• [Do this] Provide the data again in its entirety, exactly as given.

• [Stored data]
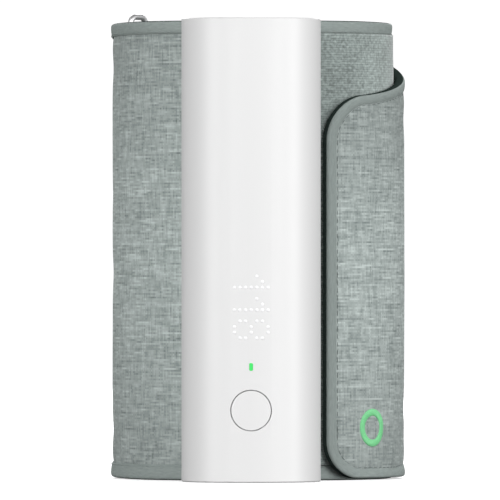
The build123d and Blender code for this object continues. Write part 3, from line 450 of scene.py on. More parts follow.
def lit_lens(tree, colour, strength, body):
    """Plastic with a lamp behind it: the whole face glows, with a faint cloud from the material."""
    cloud = add(tree, "TexNoise", {"Vector": counted(tree, LENS_CLOUD), "Scale": 1.0})
    glow = add(tree, "ValToRGB", {"Fac": cloud}, stops=[(0.2, shade(colour, 0.94)), (0.8, colour)])
    return add(tree, "BsdfPrincipled",
               {"Base Color": opaque(body), "Roughness": 0.35, "IOR": 1.58, "Emission Color": glow,
                "Emission Strength": strength})


def clad(nodes, material):
    """Give nodes of the frame their material."""
    for node in nodes:
        mesh = frame["nodes"][node].data
        mesh.materials.clear()
        mesh.materials.append(material)


# ==== Lines, and plan curves that a piece of cloth follows, seen from above ====
CUFF_POINTS = 721
STRAP_POINTS = 601
FOLD_POINTS = 61


def compass(angle):
    """Unit vectors, seen from above, for angles in degrees from the front towards the right."""
    turned = np.radians(angle)
    return np.stack([np.sin(turned), -np.cos(turned)], -1)


def travelled(points):
    """Distance gone at each point of a line."""
    return np.concatenate([[0.0], np.cumsum(np.linalg.norm(np.diff(points, axis=0), axis=1))])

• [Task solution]
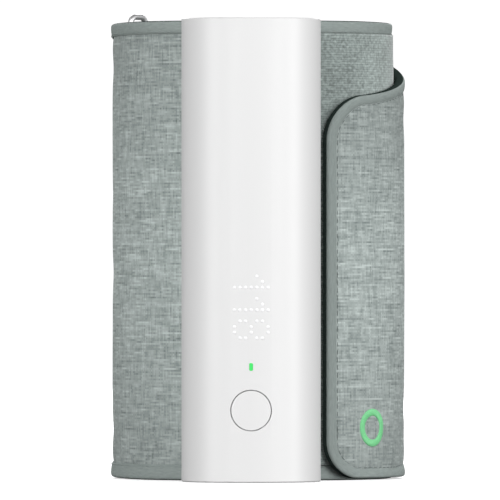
The build123d and Blender code for this object continues. Write part 3, from line 450 of scene.py on. More parts follow.
def lit_lens(tree, colour, strength, body):
    """Plastic with a lamp behind it: the whole face glows, with a faint cloud from the material."""
    cloud = add(tree, "TexNoise", {"Vector": counted(tree, LENS_CLOUD), "Scale": 1.0})
    glow = add(tree, "ValToRGB", {"Fac": cloud}, stops=[(0.2, shade(colour, 0.94)), (0.8, colour)])
    return add(tree, "BsdfPrincipled",
               {"Base Color": opaque(body), "Roughness": 0.35, "IOR": 1.58, "Emission Color": glow,
                "Emission Strength": strength})


def clad(nodes, material):
    """Give nodes of the frame their material."""
    for node in nodes:
        mesh = frame["nodes"][node].data
        mesh.materials.clear()
        mesh.materials.append(material)


# ==== Lines, and plan curves that a piece of cloth follows, seen from above ====
CUFF_POINTS = 721
STRAP_POINTS = 601
FOLD_POINTS = 61


def compass(angle):
    """Unit vectors, seen from above, for angles in degrees from the front towards the right."""
    turned = np.radians(angle)
    return np.stack([np.sin(turned), -np.cos(turned)], -1)


def travelled(points):
    """Distance gone at each point of a line."""
    return np.concatenate([[0.0], np.cumsum(np.linalg.norm(np.diff(points, axis=0), axis=1))])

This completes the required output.